There is undoubtedly a connection between New Labour's economic policy and its social policy. It is not just that the latter is a hostage to the fortune of the former, but that there is an inherent antipathy towards welfare spending (on social security benefits as opposed to health and education).
New Labour mixes economic liberalism, social conservatism and political authoritarianism into a noxious brew that threatens to poison the Labour Party's traditional egalitarian and redistributive concerns. Monetarism and communitarianism have united in New Labour: the first requiring that cuts be made to government expenditure and taxation; the second providing the justification for attacking social security benefits in order to reassert individual responsibility and social obligations.

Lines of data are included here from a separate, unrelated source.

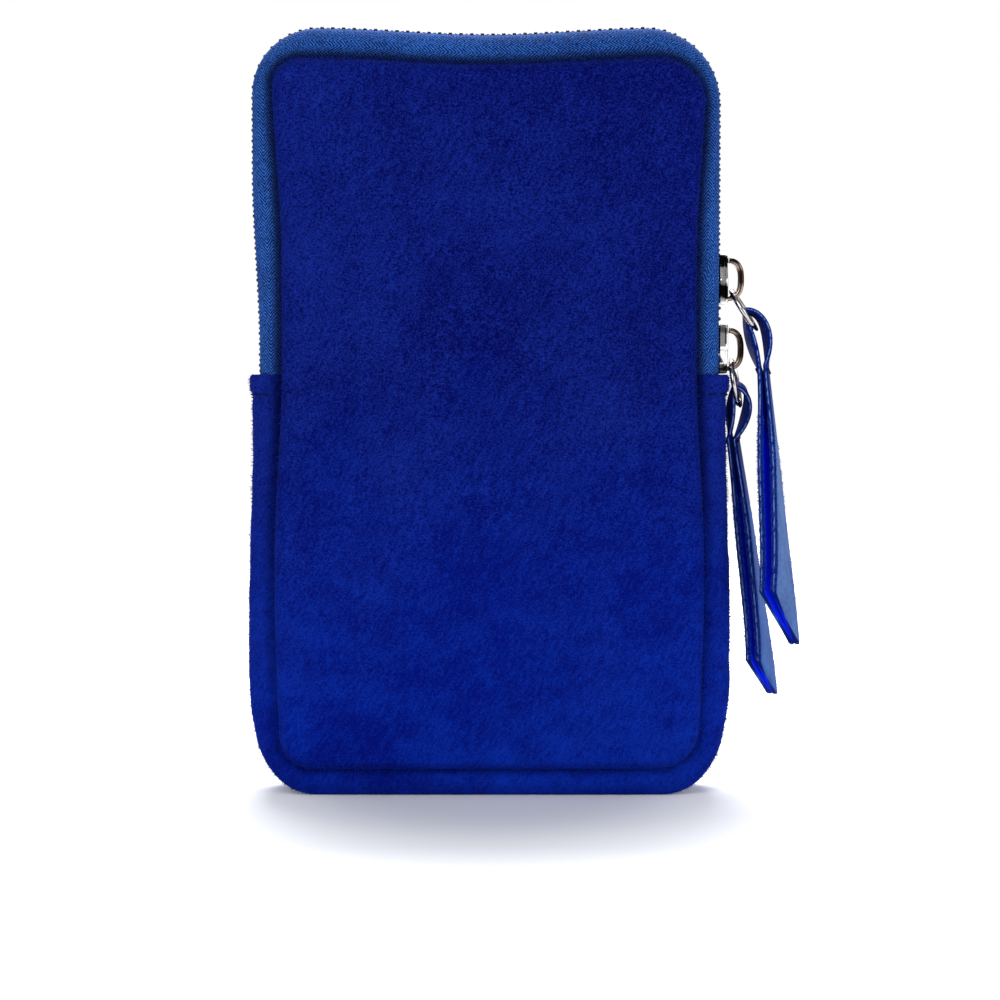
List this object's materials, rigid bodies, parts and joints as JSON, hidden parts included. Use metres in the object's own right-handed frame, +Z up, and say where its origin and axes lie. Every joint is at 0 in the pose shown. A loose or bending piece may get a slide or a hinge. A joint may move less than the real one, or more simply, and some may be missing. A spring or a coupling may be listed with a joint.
{
  "type": "crossbody pouch",
  "caption": "Upright suede crossbody pouch with crowned panels, an over-the-top zip with twin sliders and folded strip pulls, a hemmed gusset, and strap loops with D-rings behind.",
  "frame": {"origin": "middle of the flat base, at the height of the surface the pouch stands on", "axes": "+Z up, +X towards the side with the two zip sliders, +Y towards the rear panel with the strap loops"},
  "size_m": [0.1294, 0.0369, 0.18],
  "materials": {
    "suede": "cobalt blue suede, matt, with a fine nap",
    "zip_tape": "woven blue zip tape, matt",
    "zip_teeth": "dark navy, semi-matt",
    "dark_nickel": "polished dark nickel",
    "pull_suede": "blue suede strip with pale cut edges"
  },
  "bodies": {
    "pouch": {"front_panel": "suede", "rear_panel": "suede", "bottom_gusset": "suede", "zip_tape_front": "zip_tape", "zip_tape_rear": "zip_tape", "zip_teeth_front": "zip_teeth", "zip_teeth_rear": "zip_teeth", "zip_stop_left": "dark_nickel", "zip_stop_right": "dark_nickel", "strap_loop_left": "suede", "strap_loop_right": "suede"},
    "upper_slider": {"slider_upper": "dark_nickel"},
    "lower_slider": {"slider_lower": "dark_nickel"},
    "upper_ring": {"pull_ring_upper": "dark_nickel"},
    "lower_ring": {"pull_ring_lower": "dark_nickel"},
    "upper_tab": {"pull_tab_upper": "pull_suede"},
    "lower_tab": {"pull_tab_lower": "pull_suede"},
    "left_d_ring": {"d_ring_left": "dark_nickel"},
    "right_d_ring": {"d_ring_right": "dark_nickel"}
  },
  "joints": [
    {"name": "upper_slider_travel", "type": "slide", "parent": "pouch", "child": "upper_slider", "axis": [0, 0, 1], "range_m": [0, 0.038], "deforming": ["zip_teeth_front", "zip_teeth_rear"]},
    {"name": "lower_slider_travel", "type": "slide", "parent": "pouch", "child": "lower_slider", "axis": [0, 0, 1], "range_m": [0, 0.002], "deforming": ["zip_teeth_front", "zip_teeth_rear"]},
    {"name": "upper_ring_swing", "type": "hinge", "parent": "upper_slider", "child": "upper_ring", "pos_m": [0.0572, 0, 0.11795], "axis": [-0.1736, -0.9848, 0], "range_deg": [0, 90]},
    {"name": "lower_ring_swing", "type": "hinge", "parent": "lower_slider", "child": "lower_ring", "pos_m": [0.0572, 0, 0.10155], "axis": [-0.1736, -0.9848, 0], "range_deg": [0, 6]},
    {"name": "upper_tab_swing", "type": "hinge", "parent": "upper_ring", "child": "upper_tab", "pos_m": [0.06268, -0.00097, 0.10905], "axis": [-0.1736, -0.9848, 0], "range_deg": [0, 22]},
    {"name": "lower_tab_swing", "type": "hinge", "parent": "lower_ring", "child": "lower_tab", "pos_m": [0.059, -0.00032, 0.09121], "axis": [-0.1736, -0.9848, 0], "range_deg": [0, 8]},
    {"name": "left_d_ring_swing", "type": "hinge", "parent": "pouch", "child": "left_d_ring", "pos_m": [-0.032, 0.01692, 0.15515], "axis": [1, 0, 0], "range_deg": [0, 120]},
    {"name": "right_d_ring_swing", "type": "hinge", "parent": "pouch", "child": "right_d_ring", "pos_m": [0.032, 0.01692, 0.15515], "axis": [1, 0, 0], "range_deg": [0, 120]}
  ]
}
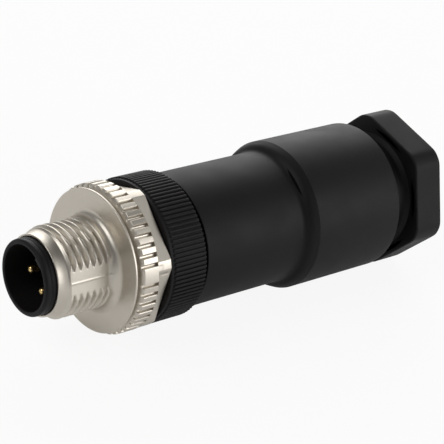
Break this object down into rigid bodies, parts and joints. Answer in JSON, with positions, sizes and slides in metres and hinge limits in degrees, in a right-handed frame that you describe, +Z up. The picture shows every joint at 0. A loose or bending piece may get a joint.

New Labour is acting just like the characters we have all seen on a certain TV programme who bring along for valuation a family heirloom discovered while clearing out a deceased relative's attic. While desperately trying to appear sincere by saying how sentimentally attached they are to the heirloom and how they could never bear to part with it, we all know that they are itching to find out how much it is worth so they can flog it off at the earliest opportunity.
In New Labour's case the deceased relative is the Conservative Party, the family heirloom is the welfare state and the valuation sought is the magnitude of the expenditure cuts that its proposals for reform can achieve.